Une trousse à outils
Selon les professeurs et professeures rencontré(e)s, avertir les étudiants et les étudiantes face aux sujets difficiles d’une lecture ne suffit pas ; il faut avant tout accompagner les élèves au travers de l’analyse de ces œuvres pour leur permettre de garder un esprit critique.

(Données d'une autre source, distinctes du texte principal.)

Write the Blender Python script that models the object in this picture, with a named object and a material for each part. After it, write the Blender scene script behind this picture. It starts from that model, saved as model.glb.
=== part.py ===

Catherine Cyr, professeure du département d’études littéraires spécialisée dans les dramaturgies contemporaines, présente toujours le contenu susceptible de provoquer des réactions difficiles, sans nécessairement en faire un avertissement formel. « Ce que je trouve important, au-delà de la simple formulation d’un avertissement, c’est de chercher à bien préparer les étudiants et étudiantes pour qu’ils et elles aient en main les outils théoriques et les outils de pensée, pour être capable d’entrer dans cet univers de fiction », mentionne-t-elle. Alexis Lussier ajoute « qu’on ne peut pas être analytique lorsqu’on est troublé ou choqué. Il s’agit donc de préparer les étudiants à occuper cette place qui consiste à ne pas être envoûté, ni par des attentes ni par des craintes, pour exercer avec le recul un regard analytique ».
La fine ligne entre ce qui procure des émotions lors d’une lecture et ce qui choque, voire même traumatise à long terme, est différente pour chacun et chacune. Les trigger warnings sont encore un concept récent et peu appliqué dans le cadre universitaire, mais il reste à observer si des changements s’opéreront à ce sujet dans les prochaines années.